Zeron for the respondent cited Toulmin v. Millar[1]; Stratton v. Vachon[2].

THE CHIEF JUSTICE.—I am of the opinion that this appeal should be allowed. I concur in the reasons for so doing stated by my brothers Anglin and Mignault JJ.

IDINGTON J.—This is an action to recover a commission claimed by the respondent by way of remuneration for the sale of real estate.

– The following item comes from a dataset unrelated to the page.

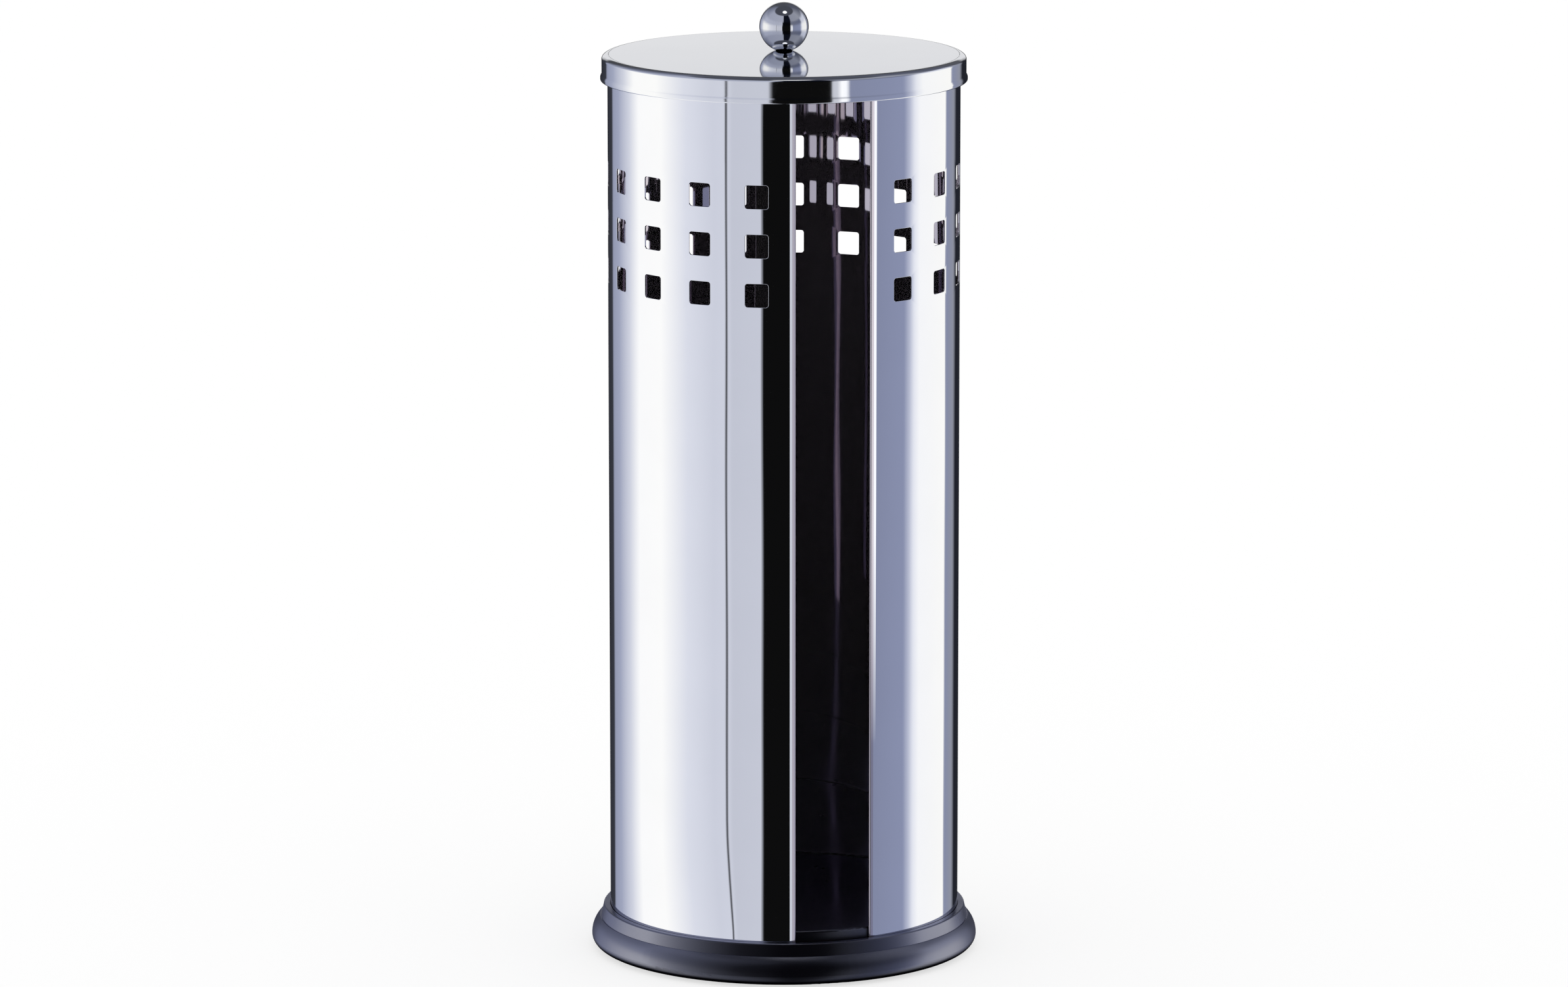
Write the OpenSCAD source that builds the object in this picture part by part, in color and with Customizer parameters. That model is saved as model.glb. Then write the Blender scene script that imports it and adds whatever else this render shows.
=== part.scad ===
// Toilet roll storage holder: a slotted steel tube on a plastic foot, closed by a lift-off lid.
// The origin is at the middle of the ground under the foot, +Z is up and the slot faces -Y.

/* [Tube] */
// Outside diameter of the steel tube
tube_d = 130; // [105:1:160]
// Height of the tube, from the groove in the base to the top of its rolled edge
tube_h = 328; // [220:1:420]
// Thickness of the tube's sheet
tube_sheet = 0.6; // [0.4:0.1:1]
// Width of the hollow inside the bead that is rolled outwards round the tube's top edge
rim_bead_bore = 0.7; // [0.4:0.1:2]

/* [Slot] */
// Clear width of the slot, between its folded edges
slot_w = 28; // [16:1:40]
// Width of the flat land on each side of the slot
slot_land = 2.7; // [1.5:0.1:5]
// Width of the fold that lies back against the inside of the wall
slot_return = 4; // [2:0.5:6]

/* [Square holes] */
// Width and height of a hole
hole_w = 8.6; // [5:0.1:10.4]
// Radius of a hole's corners
hole_corner = 1; // [0.3:0.1:2]
// Number of columns of holes round the tube
hole_cols = 17; // [8:1:18]
// Number of rows of holes
hole_rows = 3; // [1:1:6]
// Height from one row to the next
row_pitch = 18; // [13:0.5:24]
// Depth of the top row's middle below the tube's top edge
row_drop = 43; // [30:0.5:60]
// Distance along the wall from the slot's land to the middle of the nearest column
col_margin = 11.8; // [11:0.1:18]

/* [Base] */
// Height of the base from the underside of the foot to the rim round the tube
base_h = 15; // [14:0.5:24]
// How far the foot's widest line stands out from the tube
foot_out = 7; // [5:0.5:12]
// Radius of the round under the foot's widest line
foot_round = 3.6; // [1:0.1:4]
// Height of the upright band between the rim and the foot
band_h = 4.6; // [3:0.1:6]
// How far the band leans out from its top to its bottom
band_lean = 0.9; // [0:0.1:2]
// Width of the step between the band and the foot
band_step = 0.4; // [0.1:0.1:1.5]
// Width of the rim between the groove and the band
rim_w = 2.4; // [1.8:0.1:3.5]
// Height of the floor above the rim
floor_rise = 3.7; // [1:0.1:8]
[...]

The action falls within section 13 of the Ontario Statute of Frauds, as amended by the addition of said section in 6 Geo. V, [1916], c. 24, sec. 19, which reads as follows:—

No action shall be brought to charge any person for the payment of a commission or other remuneration for the sale of real property unless the agreement upon which such action shall be brought shall be in writing and signed by the party to be charged therewith, or some person thereunto by him lawfully authorized.

The only writing presented herein and claimed by the respondent to comply with said provision is a listing of the property in question, which reads as follows:—

Description of property to be sold by Ownahome Realty Construction, King George Hotel.

Price, $125.000.

Cash, $25,000.

$3,000 every 6 months.

40 Rooms.

Size of Lot, 60 by 130.

2 Stores on Sandwich, Bar on corner, 1 on Goyeau.

Rents now at $12,000.

        (On back of card).

Owner’s name, Mrs. B. Katzman.

Property for sale at Sandwich St. at Goyeau.

Address, 24 Hall Ave. Border Cities, 7th June, 1921.

In the event of the Ownahome Realty finding a purchaser for the property described herein, I agree to pay them a commission of 3 per cent. on the selling price.

                                                                                                              B. Katzman.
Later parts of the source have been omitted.